Exercise requirements | Count each line below that has "between" anywhere in it. Answer with the total alone.

Excerpted records |
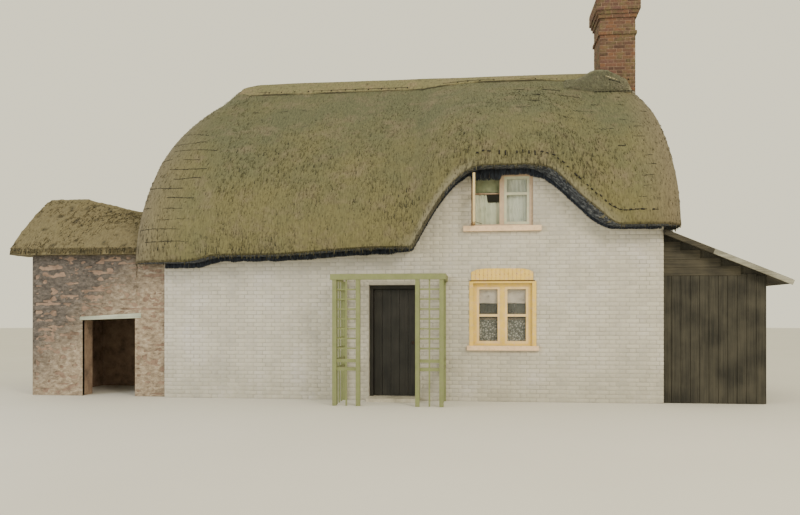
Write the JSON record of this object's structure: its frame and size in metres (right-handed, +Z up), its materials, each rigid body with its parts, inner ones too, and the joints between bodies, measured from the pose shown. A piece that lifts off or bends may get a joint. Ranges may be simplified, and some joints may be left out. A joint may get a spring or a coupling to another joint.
{
  "type": "thatched cottage",
  "caption": "Limewashed brick cottage under a hipped thatched roof, with a trellis porch, a low thatched wing and a boarded lean-to.",
  "frame": {"origin": "on the ground at the outer face of the front wall, under the doorway's step", "axes": "+X along the front towards the chimney end, +Y into the house, +Z up"},
  "size_m": [14.01, 6.73, 7.95],
  "materials": {
    "thatch": "weathered reed thatch, combed, matt",
    "ridge_thatch": "sedge ridge cap, older and greyer, matt",
    "limewash": "limewashed brick, chalky",
    "brick": "soot-darkened red brick with lime joints",
    "cob": "rough earth and rubble wall, weathered",
    "floor_brick": "brick-on-edge floor, worn",
    "boards": "tarred weatherboards",
    "floor_boards": "bare floor boards",
    "cream_paint": "old oil paint, cream",
    "yellow_paint": "old oil paint, yellow",
    "green_paint": "old oil paint, pale green",
    "grey_timber": "bleached grey oak",
    "dark_door": "dark planks",
    "glass": "old window glass",
    "linen": "washed linen",
    "green_linen": "olive green roller blind",
    "stone": "worn stone"
  },
  "bodies": {
    "house": {"thatch_front": "thatch", "thatch_back": "thatch", "thatch_left_end": "thatch", "thatch_right_end": "thatch", "thatch_ridge": "ridge_thatch", "front_wall_left": "limewash", "front_wall_over_door": "limewash", "front_wall_right": "limewash", "left_end_wall": "limewash", "right_end_wall": "limewash", "back_wall": "limewash", "ground_floor": "floor_brick", "upper_floor": "floor_boards", "chimney_breast": "limewash", "chimney_stack": "brick", "chimney_cap": "brick", "upper_window_frame": "cream_paint", "upper_window_left_leaf": "cream_paint", "upper_window_left_pane": "glass", "upper_window_right_leaf": "cream_paint", "upper_window_right_pane": "glass", "upper_window_sill": "cream_paint", "upper_window_curtain_left": "linen", "upper_window_curtain_right": "linen", "upper_window_shade": "green_linen", "lower_window_frame": "yellow_paint", "lower_window_left_leaf": "yellow_paint", "lower_window_left_pane": "glass", "lower_window_right_leaf": "yellow_paint", "lower_window_right_pane": "glass", "lower_window_surround": "yellow_paint", "lower_window_arch": "yellow_paint", "lower_window_sill": "cream_paint", "lower_window_blind": "linen", "lower_window_lace": "linen", "back_window_left_frame": "cream_paint", "back_window_left_glass": "glass", "back_window_left_sill": "cream_paint", "back_window_right_frame": "cream_paint", "back_window_right_glass": "glass", "back_window_right_sill": "cream_paint", "door_frame": "dark_door", "door_step": "stone", "porch_left_side": "green_paint", "porch_right_side": "green_paint", "porch_top": "green_paint", "wing_thatch": "thatch", "wing_end_wall": "cob", "wing_front_wall_left": "cob", "wing_front_wall_right": "cob", "wing_wall_over_opening": "cob", "wing_lintel": "grey_timber", "wing_back_wall": "cob", "lean_to_roof": "boards", "lean_to_front_wall": "boards", "lean_to_side_wall": "boards"},
    "front_door": {"front_door": "dark_door"}
  },
  "joints": [
    {"name": "front_door_hinge", "type": "hinge", "parent": "house", "child": "front_door", "pos_m": [-0.552, 0.222, 1], "axis": [0, 0, 1], "range_deg": [0, 90]}
  ]
}
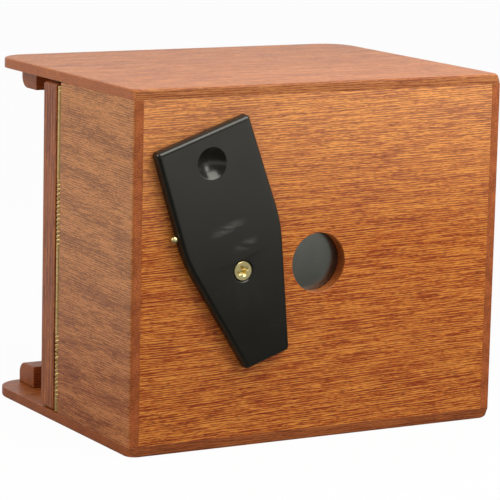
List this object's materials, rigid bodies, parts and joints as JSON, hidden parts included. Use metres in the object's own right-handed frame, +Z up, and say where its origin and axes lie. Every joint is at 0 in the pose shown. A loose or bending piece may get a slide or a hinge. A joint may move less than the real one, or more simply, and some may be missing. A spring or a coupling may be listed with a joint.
{
  "type": "wooden pinhole camera",
  "caption": "Hardwood box camera with a pinhole instead of a lens, a swinging shutter blade and a sprung, hinged back that presses a sheet-film holder to the film frame.",
  "frame": {"origin": "middle of the underside of the whole camera's box", "axes": "+Z up, -Y out of the front with the pinhole, +X towards the side where the film holder goes in"},
  "size_m": [0.155, 0.1218, 0.1325],
  "materials": {
    "case_wood": "oiled and rubbed mahogany-like hardwood",
    "front_panel_wood": "oiled hardwood with level grain and short dark pores",
    "door_wood": "oiled brown hardwood with upright grain",
    "inner_wood": "sawn hardwood",
    "blackened_wood": "birch ply stained flat black",
    "felt": "black wool felt",
    "brass": "turned and drawn brass, a little dulled",
    "dark_metal": "chemically blackened brass shim, semi-gloss",
    "black_plastic": "moulded black plastic, satin",
    "nylon": "natural nylon",
    "spring_bronze": "rolled spring bronze"
  },
  "bodies": {
    "case": {"front_panel": "front_panel_wood", "left_wall": "case_wood", "right_wall": "case_wood", "top_board": "case_wood", "bottom_board": "case_wood", "upper_batten": "case_wood", "lower_batten": "case_wood", "corner_post_top_left": "inner_wood", "corner_post_top_right": "inner_wood", "corner_post_bottom_left": "inner_wood", "corner_post_bottom_right": "inner_wood", "film_frame": "blackened_wood", "light_seal": "felt", "lower_runner": "blackened_wood", "upper_runner": "blackened_wood", "hinge_leaf_box": "brass", "hinge_pin": "brass", "pinhole_plate": "dark_metal", "pinhole_retainer": "blackened_wood", "retainer_screws": "brass", "pivot_block": "inner_wood", "pivot_screw": "brass", "pivot_washer": "nylon", "stop_pin": "brass", "upper_spring": "spring_bronze", "lower_spring": "spring_bronze", "spring_screws": "brass", "tripod_block": "inner_wood", "tripod_insert": "brass"},
    "door": {"back_door": "door_wood", "hinge_leaf_door": "brass"},
    "shutter": {"shutter_blade": "black_plastic"}
  },
  "joints": [
    {"name": "door_hinge", "type": "hinge", "parent": "case", "child": "door", "pos_m": [-0.07594, 0.00425, 0.066], "axis": [0, 0, 1], "range_deg": [0, 8], "stiffness_Nm_per_rad": 6, "springref_deg": -6.88, "deforming": ["upper_spring", "lower_spring"]},
    {"name": "shutter_swing", "type": "hinge", "parent": "case", "child": "shutter", "pos_m": [-0.0346, -0.05895, 0.0659], "axis": [0, 1, 0], "range_deg": [0, 109]}
  ]
}
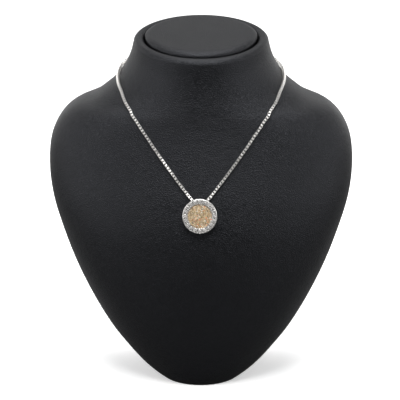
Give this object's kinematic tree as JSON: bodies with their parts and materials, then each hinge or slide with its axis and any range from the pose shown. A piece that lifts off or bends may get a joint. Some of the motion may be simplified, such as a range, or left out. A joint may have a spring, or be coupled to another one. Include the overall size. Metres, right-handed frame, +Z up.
{
  "type": "round pendant necklace on a neck bust",
  "caption": "Round sand-filled pendant with a halo of small cut stones, on a fine silver box chain, shown on a black leatherette neck bust.",
  "frame": {"origin": "middle of the bust's flat underside", "axes": "+Z up, the front of the bust and the pendant face -Y, +X to the right as seen from the front"},
  "size_m": [0.204, 0.1192, 0.2375],
  "materials": {
    "bust_leatherette": "black grained leatherette with a soft satin sheen",
    "cap_leatherette": "black grained leatherette over a thin pad",
    "chain_silver": "polished silver",
    "setting_silver": "polished silver, darker in the seams between the collars",
    "sand": "beach sand set in resin, with orange, cream and dark grains",
    "cut_stone": "clear, brilliant cut"
  },
  "bodies": {
    "root": {"neck_bust": "bust_leatherette", "neck_cap": "cap_leatherette", "chain": "chain_silver", "clasp": "chain_silver", "pendant_setting": "setting_silver", "sand_disk": "sand", "halo_stone_01": "cut_stone", "halo_stone_02": "cut_stone", "halo_stone_03": "cut_stone", "halo_stone_04": "cut_stone", "halo_stone_05": "cut_stone", "halo_stone_06": "cut_stone", "halo_stone_07": "cut_stone", "halo_stone_08": "cut_stone", "halo_stone_09": "cut_stone", "halo_stone_10": "cut_stone", "halo_stone_11": "cut_stone", "halo_stone_12": "cut_stone", "halo_stone_13": "cut_stone", "halo_stone_14": "cut_stone", "halo_stone_15": "cut_stone", "halo_stone_16": "cut_stone", "halo_stone_17": "cut_stone", "halo_stone_18": "cut_stone", "halo_stone_19": "cut_stone", "halo_stone_20": "cut_stone"}
  },
  "joints": []
}
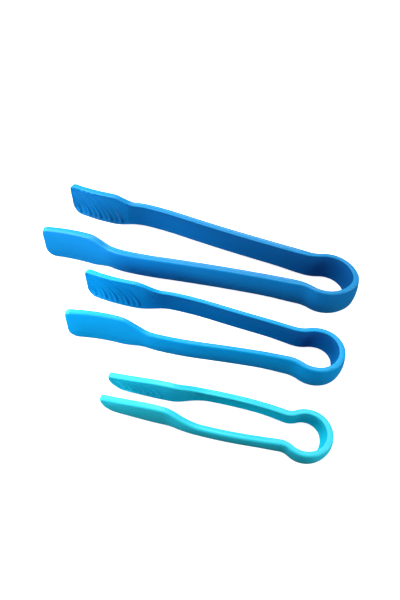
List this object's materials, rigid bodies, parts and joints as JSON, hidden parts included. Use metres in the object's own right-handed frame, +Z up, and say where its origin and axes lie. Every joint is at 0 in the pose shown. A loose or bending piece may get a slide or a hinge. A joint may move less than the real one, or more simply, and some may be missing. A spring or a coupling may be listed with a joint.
{
  "type": "print tongs",
  "caption": "Moulded plastic darkroom print tongs in graded sizes, with springy C-shaped bows, slim arms and ribbed paddle jaws that grip wet prints.",
  "frame": {"origin": "centre of the set's bounding box on the surface it lies on", "axes": "+X from the jaws to the bows, along the medium pair; +Y away from the viewer, towards the large pair; +Z up"},
  "size_m": [0.2338, 0.1726, 0.0288],
  "materials": {
    "large_plastic": "satin injection-moulded polypropylene",
    "medium_plastic": "satin injection-moulded polypropylene",
    "small_plastic": "satin injection-moulded polypropylene"
  },
  "bodies": {
    "large_crown": {"large_bow_crown": "large_plastic"},
    "large_limb_far": {"large_bow_limb_far": "large_plastic"},
    "large_arm_far": {"large_arm_far": "large_plastic", "large_jaw_far": "large_plastic"},
    "large_limb_near": {"large_bow_limb_near": "large_plastic"},
    "large_arm_near": {"large_arm_near": "large_plastic", "large_jaw_near": "large_plastic"},
    "medium_crown": {"medium_bow_crown": "medium_plastic"},
    "medium_limb_far": {"medium_bow_limb_far": "medium_plastic"},
    "medium_arm_far": {"medium_arm_far": "medium_plastic", "medium_jaw_far": "medium_plastic"},
    "medium_limb_near": {"medium_bow_limb_near": "medium_plastic"},
    "medium_arm_near": {"medium_arm_near": "medium_plastic", "medium_jaw_near": "medium_plastic"},
    "small_crown": {"small_bow_crown": "small_plastic"},
    "small_limb_far": {"small_bow_limb_far": "small_plastic"},
    "small_arm_far": {"small_arm_far": "small_plastic", "small_jaw_far": "small_plastic"},
    "small_limb_near": {"small_bow_limb_near": "small_plastic"},
    "small_arm_near": {"small_arm_near": "small_plastic", "small_jaw_near": "small_plastic"}
  },
  "joints": [
    {"name": "large_bow_far_flex", "type": "hinge", "parent": "large_crown", "child": "large_limb_far", "pos_m": [0.11102, 0.05967, 0.0113], "axis": [0, 0, 1], "range_deg": [-1.6, 3.1], "stiffness_Nm_per_rad": 9},
    {"name": "large_shoulder_far_flex", "type": "hinge", "parent": "large_limb_far", "child": "large_arm_far", "pos_m": [0.09351, 0.06782, 0.0113], "axis": [0, 0, 1], "range_deg": [-1.28, 2.48], "stiffness_Nm_per_rad": 11},
    {"name": "large_bow_near_flex", "type": "hinge", "parent": "large_crown", "child": "large_limb_near", "pos_m": [0.11019, 0.03987, 0.0113], "axis": [0, 0, 1], "range_deg": [-3.1, 1.6], "stiffness_Nm_per_rad": 9},
    {"name": "large_shoulder_near_flex", "type": "hinge", "parent": "large_limb_near", "child": "large_arm_near", "pos_m": [0.09206, 0.03322, 0.0113], "axis": [0, 0, 1], "range_deg": [-2.48, 1.28], "stiffness_Nm_per_rad": 11},
    {"name": "medium_bow_far_flex", "type": "hinge", "parent": "medium_crown", "child": "medium_limb_far", "pos_m": [0.11074, -0.00346, 0.0093], "axis": [0, 0, 1], "range_deg": [-1.6, 2.7], "stiffness_Nm_per_rad": 7.5},
    {"name": "medium_shoulder_far_flex", "type": "hinge", "parent": "medium_limb_far", "child": "medium_arm_far", "pos_m": [0.09461, 0.00261, 0.0093], "axis": [0, 0, 1], "range_deg": [-1.28, 2.16], "stiffness_Nm_per_rad": 9.5},
    {"name": "medium_bow_near_flex", "type": "hinge", "parent": "medium_crown", "child": "medium_limb_near", "pos_m": [0.11074, -0.02194, 0.0093], "axis": [0, 0, 1], "range_deg": [-2.7, 1.6], "stiffness_Nm_per_rad": 7.5},
    {"name": "medium_shoulder_near_flex", "type": "hinge", "parent": "medium_limb_near", "child": "medium_arm_near", "pos_m": [0.09461, -0.02801, 0.0093], "axis": [0, 0, 1], "range_deg": [-2.16, 1.28], "stiffness_Nm_per_rad": 9.5},
    {"name": "small_bow_far_flex", "type": "hinge", "parent": "small_crown", "child": "small_limb_far", "pos_m": [0.11193, -0.06095, 0.0056], "axis": [0, 0, 1], "range_deg": [-1.4, 1.3], "stiffness_Nm_per_rad": 4.5},
    {"name": "small_shoulder_far_flex", "type": "hinge", "parent": "small_limb_far", "child": "small_arm_far", "pos_m": [0.09686, -0.05615, 0.0056], "axis": [0, 0, 1], "range_deg": [-1.12, 1.04], "stiffness_Nm_per_rad": 5.5},
    {"name": "small_bow_near_flex", "type": "hinge", "parent": "small_crown", "child": "small_limb_near", "pos_m": [0.11237, -0.078, 0.0056], "axis": [0, 0, 1], "range_deg": [-1.3, 1.4], "stiffness_Nm_per_rad": 4.5},
    {"name": "small_shoulder_near_flex", "type": "hinge", "parent": "small_limb_near", "child": "small_arm_near", "pos_m": [0.09757, -0.08358, 0.0056], "axis": [0, 0, 1], "range_deg": [-1.04, 1.12], "stiffness_Nm_per_rad": 5.5},
    {"name": "medium_lift", "type": "slide", "parent": "large_crown", "child": "medium_crown", "axis": [0, 0, 1], "range_m": [0, 0.06]},
    {"name": "small_lift", "type": "slide", "parent": "large_crown", "child": "small_crown", "axis": [0, 0, 1], "range_m": [0, 0.06]}
  ],
  "couplings": [
    {"joint": "large_bow_near_flex", "follows": "large_bow_far_flex", "ratio": -1},
    {"joint": "large_shoulder_far_flex", "follows": "large_bow_far_flex", "ratio": 0.8},
    {"joint": "large_shoulder_near_flex", "follows": "large_bow_far_flex", "ratio": -0.8},
    {"joint": "medium_bow_near_flex", "follows": "medium_bow_far_flex", "ratio": -1},
    {"joint": "medium_shoulder_far_flex", "follows": "medium_bow_far_flex", "ratio": 0.8},
    {"joint": "medium_shoulder_near_flex", "follows": "medium_bow_far_flex", "ratio": -0.8},
    {"joint": "small_bow_near_flex", "follows": "small_bow_far_flex", "ratio": -1},
    {"joint": "small_shoulder_far_flex", "follows": "small_bow_far_flex", "ratio": 0.8},
    {"joint": "small_shoulder_near_flex", "follows": "small_bow_far_flex", "ratio": -0.8}
  ]
}
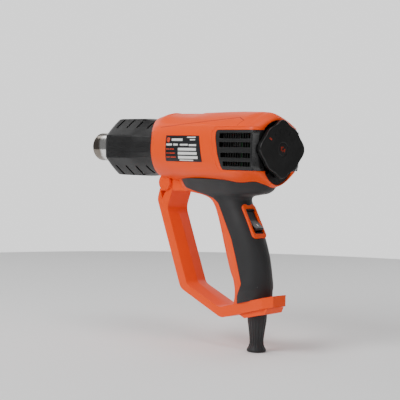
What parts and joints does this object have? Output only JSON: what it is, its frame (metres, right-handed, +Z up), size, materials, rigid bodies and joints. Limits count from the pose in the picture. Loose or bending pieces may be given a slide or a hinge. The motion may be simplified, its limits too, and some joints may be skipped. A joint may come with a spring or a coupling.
{
  "type": "heat gun",
  "caption": "Pistol-grip electric hot-air gun with a steel nozzle, ribbed barrel, vented body, rear temperature dial, rocker switch and an enclosed hand guard.",
  "frame": {"origin": "centre of the nozzle's mouth", "axes": "+X runs back along the blowing axis to the temperature dial, +Z is up, -Y is the left side of the tool"},
  "size_m": [0.265, 0.0666, 0.2261],
  "materials": {
    "orange_nylon": "moulded orange glass-filled nylon, fine satin grain",
    "black_elastomer": "soft black thermoplastic elastomer",
    "dark_nylon": "dark grey heat-resistant nylon, satin",
    "black_polymer": "black moulded ABS",
    "orange_mark": "orange-red inlay",
    "bright_steel": "polished stainless steel",
    "heater_steel": "heat-tinted stainless sheet",
    "mica": "pressed mica board",
    "heating_wire": "resistance wire",
    "steatite": "unglazed steatite",
    "fastener_steel": "zinc-plated steel",
    "motor_steel": "plated motor steel",
    "copper": "copper segments",
    "board": "green circuit board",
    "aluminium_fin": "extruded aluminium",
    "component_plastic": "moulded component bodies",
    "lead_insulation": "silicone-insulated leads",
    "label_film": "printed polyester film"
  },
  "bodies": {
    "casing": {"air_duct": "black_polymer", "barrel_sleeve": "dark_nylon", "bend_relief": "black_elastomer", "capacitor": "component_plastic", "ceramic_disc": "steatite", "circuit_board": "board", "cord_clamp": "black_polymer", "cord_collar": "orange_nylon", "cover_screws": "fastener_steel", "element_holder": "steatite", "element_leads": "lead_insulation", "front_guard": "orange_nylon", "guard_bolt": "fastener_steel", "guard_screws": "fastener_steel", "heat_shield": "heater_steel", "heat_sink": "aluminium_fin", "heat_tube": "heater_steel", "heating_coil": "heating_wire", "housing_screws": "fastener_steel", "knuckle_caps": "orange_nylon", "left_dust_screen": "black_polymer", "left_grip_overmould": "black_elastomer", "left_housing": "orange_nylon", "left_vent_panel": "dark_nylon", "mica_former": "mica", "mica_sleeve": "mica", "motor_can": "motor_steel", "motor_end_cap": "black_polymer", "motor_magnets": "motor_steel", "motor_mount_ring": "black_elastomer", "nozzle_tube": "bright_steel", "outlet_spider": "bright_steel", "potentiometer": "component_plastic", "power_switch_chip": "component_plastic", "rating_label": "label_film", "rear_cover": "dark_nylon", "relay_box": "black_polymer", "right_dust_screen": "black_polymer", "right_grip_overmould": "black_elastomer", "right_housing": "orange_nylon", "right_vent_panel": "dark_nylon", "rocker_pin": "fastener_steel", "supply_leads": "lead_insulation", "switch_bezel": "orange_nylon", "switch_body": "black_polymer", "terminal_block": "black_polymer", "thermal_cutout": "fastener_steel"},
    "dial": {"temperature_dial": "black_polymer", "dial_cap": "orange_mark", "potentiometer_shaft": "fastener_steel"},
    "rocker": {"switch_rocker": "black_polymer"},
    "fan": {"fan_impeller": "black_polymer", "motor_shaft": "fastener_steel", "armature": "motor_steel", "commutator": "copper"}
  },
  "joints": [
    {"name": "dial_turn", "type": "hinge", "parent": "casing", "child": "dial", "pos_m": [0.256, 0, 0], "axis": [1, 0, 0], "range_deg": [0, 270]},
    {"name": "rocker_tip", "type": "hinge", "parent": "casing", "child": "rocker", "pos_m": [0.2265, 0, -0.06933], "axis": [0, 1, 0], "range_deg": [0, 24]},
    {"name": "fan_spin", "type": "hinge", "parent": "casing", "child": "fan", "pos_m": [0.16, 0, 0], "axis": [1, 0, 0], "continuous": true}
  ]
}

Answer to the exercise | 2